The motto of the 2009 NHL Entry Draft has been "Slow and Steady". Outside of 1st overall pick John Tavares, nobody has really stepped directly into the NHL and become exactly what people expected them to be. Even second and third overall picks Victor Hedman and Matt Duchene have been constantly evolving as they try and fulfill their potential. And a number of other players from that first round (Brayden Schenn, Ryan Ellis, Zack Kassian and Chris Krieder among others) have also slowly developed and either started to make their mark in the NHL this past season, or will be expected to next season.

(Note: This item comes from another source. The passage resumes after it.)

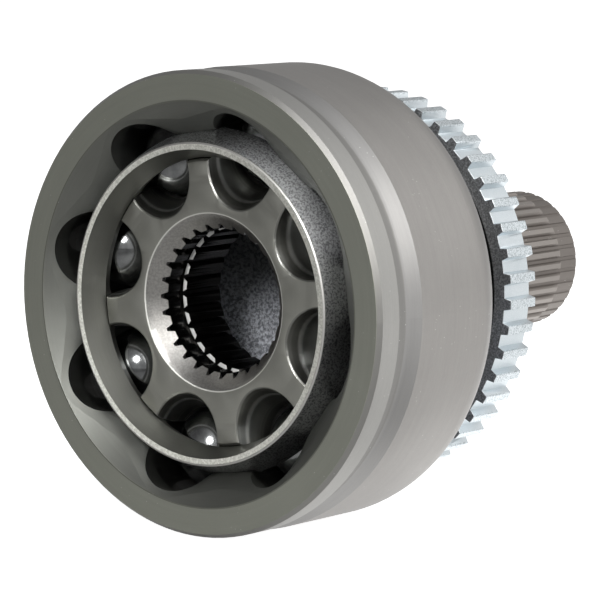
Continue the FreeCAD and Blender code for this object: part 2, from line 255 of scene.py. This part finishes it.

One other player that will fit into that second group is Toronto's selection from that draft, Nazem Kadri. Selected 7th overall, Kadri is a wizard with the puck (earning the "Nifty Mittens" label from Pierre McGuire after undressing Tim Thomas in a shootout), and terrific offensive sense, but also plays with a nasty edge that you wouldn't necessarily expect from a player with his skillset.
Over the three seasons since his draft, Kadri has been one of the last cuts from the Maple Leafs training camp each year, each time sent back to the London Knights or the Toronto Marlies with instructions on what he needs to improve in his game (generally improving his strength, his defensive play, cutting down on high-risk plays, things of those nature to make his game more well-rounded). For the most part, he has excelled at the levels below the NHL and done what has asked of him, and has had mild success in brief stays at the NHL.
Turning 22 years old this fall, now is the time for Kadri to put all facets of his game together and take hold of a full-time job in the NHL (likely a sheltered offensive role on the Leafs second or third line). Adding Kadri to the Leafs roster next season would be a much needed infusion of skill into the Leafs lineup, which would help take the pressure off of veterans like Joffrey Lupul to not have to pull another point-a-game season out of thin air.
Kadri is our pick at #4 on our list, moving up 2 spots from the winter.
Most projections of a Leaf lineup have Kadri slotted somewhere in on the third line (which fans anticipate will be used as a sheltered scoring line against weaker competition), but they aren't sure where. It seems as if the Maple Leafs brass aren't exactly sure where they project Kadri, since in two seasons in the AHL and NHL they have shifted him from the centre position he played in junior to left wing and back again.
This flexibility gives the Leafs options on how to make the best lineup that includes Kadri. The ability to play him at two positions means they don't have to think purely in terms of Kadri supplanting one specific player to get into the lineup, but that the lineup can be shaped in a number of different ways to accomodate Kadri.
Strangely enough two salary cap considerations regarding Kadri are simultaneously reasons why he simply must be on this team but also why he might start another year in the AHL; his contract status and his waiver status. Still on an affordable entry-level deal, Kadri can be brought into the lineup quite easily without giving the Leafs major salary headaches, and after spending two of his three ELC years primarily in the AHL, his RFA contract should be a relative bargain. Coming up on his peak years, Kadri should be able to give the Leafs 5 or 6 years of production that far outpaces his cap hit.
However, the fact that he remains waiver exempt could mean Kadri starts with the Marlies again as Brian Burke tries to manage the forwards already on the Leafs roster. This would be a dramatic disappointment, particularly since there's not a single good reason that the forward group that was largely intact during the second-half collapse last season should be brought back.
As we documented over the past week, there was a lot of confusion among the panel regarding the order of the payers we ranked 5 through 8. As a result, Kadri gained just 3 points over the last ranking but jumping 2 spots, leapfrogging two players who may have been ranked a touch high in the winter (Reimer and Colborne).
|Prior Rank||JP Nikota||PPP||Chemmy||SkinnyFish||birky||Plea From A Cat Named Felix||clrkaitken||Rank|
You won't believe this, but birky's ranking of Kadri is different from the rest. While the spread of votes at the very top is quite low, birky actually dropped his vote, as he ranked Kadri 5th back in the winter.
As for myself, Kadri bumps up from 5 to 4, as I correct my mistake from the winter list and move Kadri back ahead of Colborne.
For me, Kadri hasn't really done much to improve or worsen his ranking; he still remains the player I believe he can be, but that player just isn't yet at the level of our three remaining players. He possesses all the tools to be a bonafide top six forward and from my perspective has done everything asked of him. There's no longer any good reason to keep him out of this team's top nine; if I have to trade Matt Frattin or Tyler Bozak or Tim Connolly or NIkolai Kulemin to make room for him I'm doing it.